Capital Crimes
- First edition
- Author: Stuart Woods
- Language: English
- Series: Will Lee Novels
- Genre: Thriller novel
- Publisher: Putnam
- Publication date: October 2003
- Publication place: United States
- Media type: Print (Paperback)
- Pages: 386 pp
- ISBN: 0-451-21156-1
- OCLC: 54883305
- Preceded by: The Run
- Followed by: Mounting Fears

= Capital Crimes =

Book by Stuart Woods

Capital Crimes is the sixth novel in the Will Lee series by Stuart Woods. It was first published in 2003 by Putnam Publishing. The novel takes place in Washington D. C., a couple of years after the events in The Run. The novel continues the story of the Lee family of Delano, Georgia. It is also the first appearance of recurring villain Teddy Faye.

==Plot summary==
In Capital Crimes, Will Lee finds himself in the middle of a tangled web of intrigue and danger, politics and power.
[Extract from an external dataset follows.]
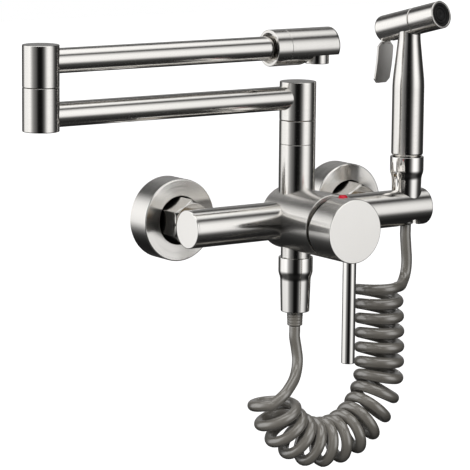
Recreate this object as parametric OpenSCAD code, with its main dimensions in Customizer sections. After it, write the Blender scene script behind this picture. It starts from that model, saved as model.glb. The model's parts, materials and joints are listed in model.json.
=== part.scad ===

Now at the pinnacle of his career, serving as president of the United States, Lee is faced with a most unusual task - that of marshaling federal law enforcement agencies to catch an assassin who is picking off some of the nation's high-level politicos. When a prominent conservative politician with a shady reputation is expertly killed at his lakeside cabin, authorities can come up with no suspects and even less hard evidence. But then, within days, two other, seemingly isolated deaths (achieved by very different means) are feared linked to the same ruthless murderer. With the help of his CIA director wife, Kate Rule Lee, Will trails the most clever and professional of killers before he can strike again. From a quiet D.C. suburb to the corridors of power to a deserted island hideaway, Will, Kate, and maverick FBI agent Robert Kinney track their man and set a trap with extreme caution and care-and await the most dangerous kind of quarry, a killer with a cause to die for.